Task to complete. Can all of these lines be returned exactly?

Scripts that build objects

* start *

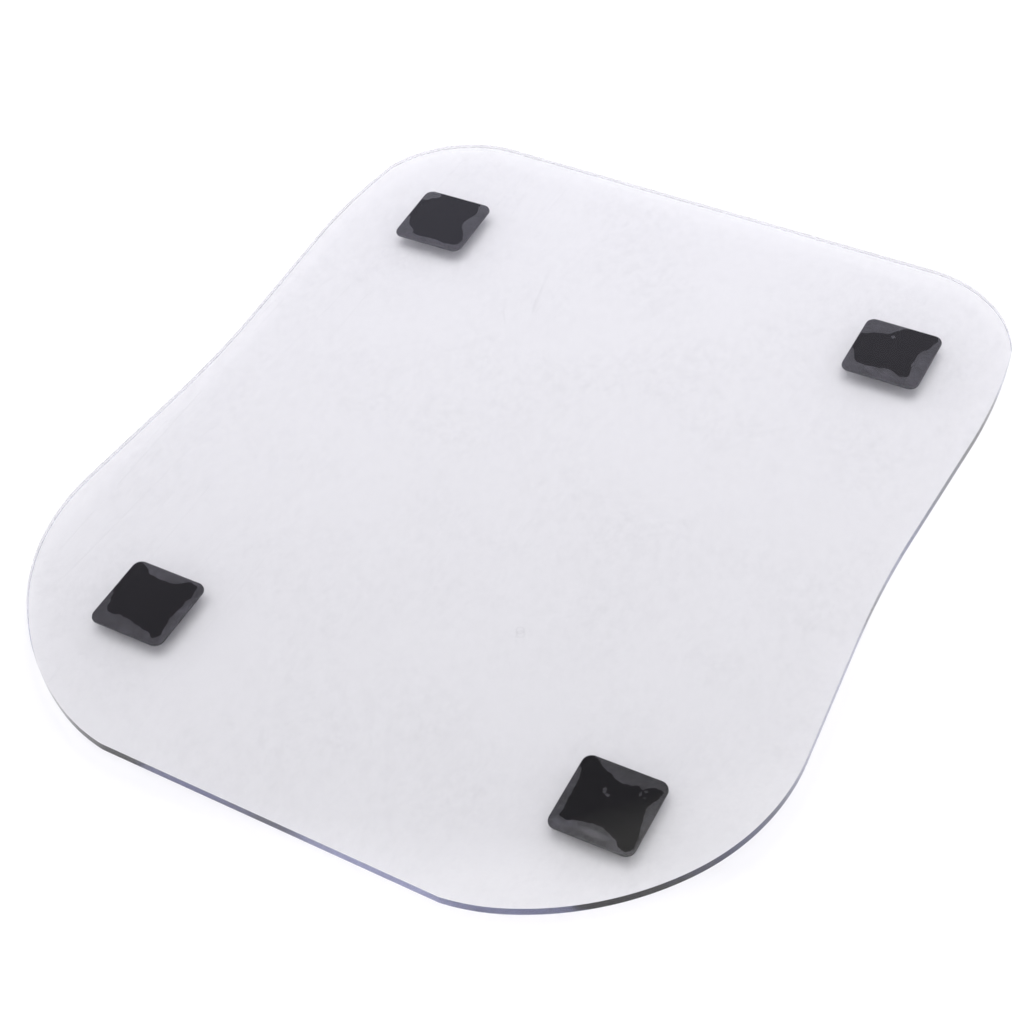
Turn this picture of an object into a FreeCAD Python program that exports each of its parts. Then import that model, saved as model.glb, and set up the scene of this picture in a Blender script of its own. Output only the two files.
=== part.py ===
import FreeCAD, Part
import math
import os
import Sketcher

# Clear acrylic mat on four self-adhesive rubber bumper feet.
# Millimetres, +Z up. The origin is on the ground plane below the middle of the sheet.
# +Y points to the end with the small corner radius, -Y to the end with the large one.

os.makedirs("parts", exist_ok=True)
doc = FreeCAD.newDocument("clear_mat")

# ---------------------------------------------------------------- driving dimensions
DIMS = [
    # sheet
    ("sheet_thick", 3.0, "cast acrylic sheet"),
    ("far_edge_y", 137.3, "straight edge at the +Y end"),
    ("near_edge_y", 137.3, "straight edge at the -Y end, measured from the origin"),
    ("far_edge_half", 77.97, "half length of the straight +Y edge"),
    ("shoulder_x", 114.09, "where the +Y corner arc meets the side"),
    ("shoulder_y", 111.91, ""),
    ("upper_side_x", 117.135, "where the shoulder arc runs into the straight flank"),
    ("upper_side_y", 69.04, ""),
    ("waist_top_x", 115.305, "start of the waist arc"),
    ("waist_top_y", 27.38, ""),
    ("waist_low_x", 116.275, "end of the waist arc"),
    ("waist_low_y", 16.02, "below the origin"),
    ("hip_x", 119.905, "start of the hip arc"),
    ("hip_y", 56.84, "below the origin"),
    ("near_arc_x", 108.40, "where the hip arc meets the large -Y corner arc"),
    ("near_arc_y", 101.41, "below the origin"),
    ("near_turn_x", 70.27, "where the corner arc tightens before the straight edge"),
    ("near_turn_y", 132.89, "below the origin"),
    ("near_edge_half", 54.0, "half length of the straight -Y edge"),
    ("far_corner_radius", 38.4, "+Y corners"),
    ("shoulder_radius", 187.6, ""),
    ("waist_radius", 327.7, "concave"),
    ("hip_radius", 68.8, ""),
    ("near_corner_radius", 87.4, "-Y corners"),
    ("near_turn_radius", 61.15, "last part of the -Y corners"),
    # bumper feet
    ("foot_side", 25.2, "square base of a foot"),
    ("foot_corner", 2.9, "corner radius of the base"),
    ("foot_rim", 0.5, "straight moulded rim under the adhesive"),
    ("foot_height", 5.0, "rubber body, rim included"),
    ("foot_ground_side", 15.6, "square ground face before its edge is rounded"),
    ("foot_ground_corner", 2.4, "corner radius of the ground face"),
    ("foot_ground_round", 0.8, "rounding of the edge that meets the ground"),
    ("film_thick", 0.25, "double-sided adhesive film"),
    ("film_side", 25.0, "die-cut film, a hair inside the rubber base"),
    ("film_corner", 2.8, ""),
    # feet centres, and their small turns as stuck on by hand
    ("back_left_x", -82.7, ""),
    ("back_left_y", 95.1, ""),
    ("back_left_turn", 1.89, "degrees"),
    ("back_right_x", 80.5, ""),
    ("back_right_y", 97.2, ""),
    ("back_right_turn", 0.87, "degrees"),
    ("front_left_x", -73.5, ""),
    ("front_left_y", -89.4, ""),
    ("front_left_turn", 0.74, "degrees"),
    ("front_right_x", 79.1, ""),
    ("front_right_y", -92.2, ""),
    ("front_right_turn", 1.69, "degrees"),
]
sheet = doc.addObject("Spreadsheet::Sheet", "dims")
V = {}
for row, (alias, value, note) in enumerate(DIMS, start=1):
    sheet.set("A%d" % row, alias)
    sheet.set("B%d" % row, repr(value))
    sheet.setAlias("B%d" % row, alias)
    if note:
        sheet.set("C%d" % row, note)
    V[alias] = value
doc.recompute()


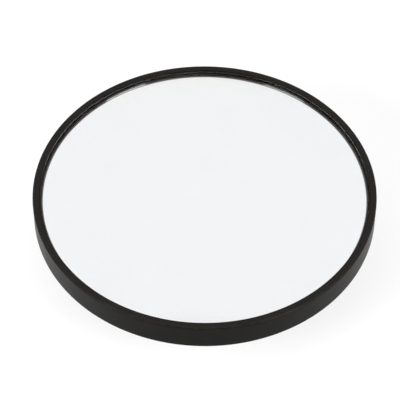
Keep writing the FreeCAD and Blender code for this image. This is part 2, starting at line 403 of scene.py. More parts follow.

* end *

Solution below.
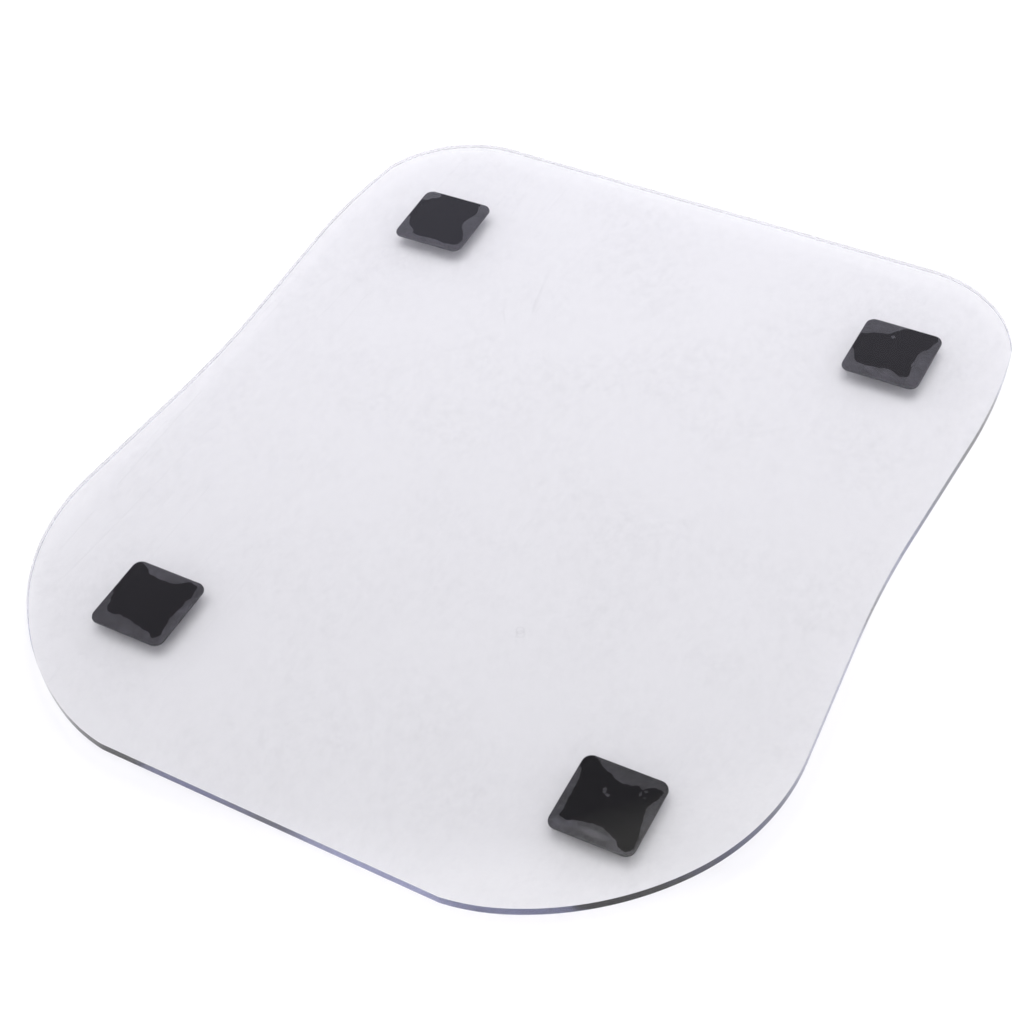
Turn this picture of an object into a FreeCAD Python program that exports each of its parts. Then import that model, saved as model.glb, and set up the scene of this picture in a Blender script of its own. Output only the two files.
=== part.py ===
import FreeCAD, Part
import math
import os
import Sketcher

# Clear acrylic mat on four self-adhesive rubber bumper feet.
# Millimetres, +Z up. The origin is on the ground plane below the middle of the sheet.
# +Y points to the end with the small corner radius, -Y to the end with the large one.

os.makedirs("parts", exist_ok=True)
doc = FreeCAD.newDocument("clear_mat")

# ---------------------------------------------------------------- driving dimensions
DIMS = [
    # sheet
    ("sheet_thick", 3.0, "cast acrylic sheet"),
    ("far_edge_y", 137.3, "straight edge at the +Y end"),
    ("near_edge_y", 137.3, "straight edge at the -Y end, measured from the origin"),
    ("far_edge_half", 77.97, "half length of the straight +Y edge"),
    ("shoulder_x", 114.09, "where the +Y corner arc meets the side"),
    ("shoulder_y", 111.91, ""),
    ("upper_side_x", 117.135, "where the shoulder arc runs into the straight flank"),
    ("upper_side_y", 69.04, ""),
    ("waist_top_x", 115.305, "start of the waist arc"),
    ("waist_top_y", 27.38, ""),
    ("waist_low_x", 116.275, "end of the waist arc"),
    ("waist_low_y", 16.02, "below the origin"),
    ("hip_x", 119.905, "start of the hip arc"),
    ("hip_y", 56.84, "below the origin"),
    ("near_arc_x", 108.40, "where the hip arc meets the large -Y corner arc"),
    ("near_arc_y", 101.41, "below the origin"),
    ("near_turn_x", 70.27, "where the corner arc tightens before the straight edge"),
    ("near_turn_y", 132.89, "below the origin"),
    ("near_edge_half", 54.0, "half length of the straight -Y edge"),
    ("far_corner_radius", 38.4, "+Y corners"),
    ("shoulder_radius", 187.6, ""),
    ("waist_radius", 327.7, "concave"),
    ("hip_radius", 68.8, ""),
    ("near_corner_radius", 87.4, "-Y corners"),
    ("near_turn_radius", 61.15, "last part of the -Y corners"),
    # bumper feet
    ("foot_side", 25.2, "square base of a foot"),
    ("foot_corner", 2.9, "corner radius of the base"),
    ("foot_rim", 0.5, "straight moulded rim under the adhesive"),
    ("foot_height", 5.0, "rubber body, rim included"),
    ("foot_ground_side", 15.6, "square ground face before its edge is rounded"),
    ("foot_ground_corner", 2.4, "corner radius of the ground face"),
    ("foot_ground_round", 0.8, "rounding of the edge that meets the ground"),
    ("film_thick", 0.25, "double-sided adhesive film"),
    ("film_side", 25.0, "die-cut film, a hair inside the rubber base"),
    ("film_corner", 2.8, ""),
    # feet centres, and their small turns as stuck on by hand
    ("back_left_x", -82.7, ""),
    ("back_left_y", 95.1, ""),
    ("back_left_turn", 1.89, "degrees"),
    ("back_right_x", 80.5, ""),
    ("back_right_y", 97.2, ""),
    ("back_right_turn", 0.87, "degrees"),
    ("front_left_x", -73.5, ""),
    ("front_left_y", -89.4, ""),
    ("front_left_turn", 0.74, "degrees"),
    ("front_right_x", 79.1, ""),
    ("front_right_y", -92.2, ""),
    ("front_right_turn", 1.69, "degrees"),
]
sheet = doc.addObject("Spreadsheet::Sheet", "dims")
V = {}
for row, (alias, value, note) in enumerate(DIMS, start=1):
    sheet.set("A%d" % row, alias)
    sheet.set("B%d" % row, repr(value))
    sheet.setAlias("B%d" % row, alias)
    if note:
        sheet.set("C%d" % row, note)
    V[alias] = value
doc.recompute()


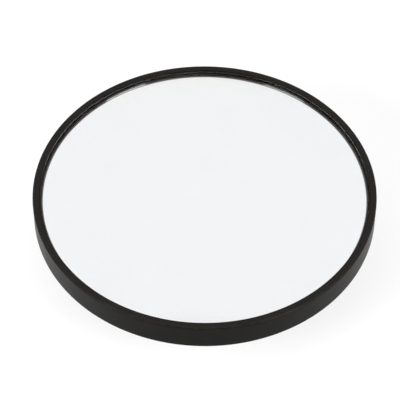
Keep writing the FreeCAD and Blender code for this image. This is part 2, starting at line 403 of scene.py. More parts follow.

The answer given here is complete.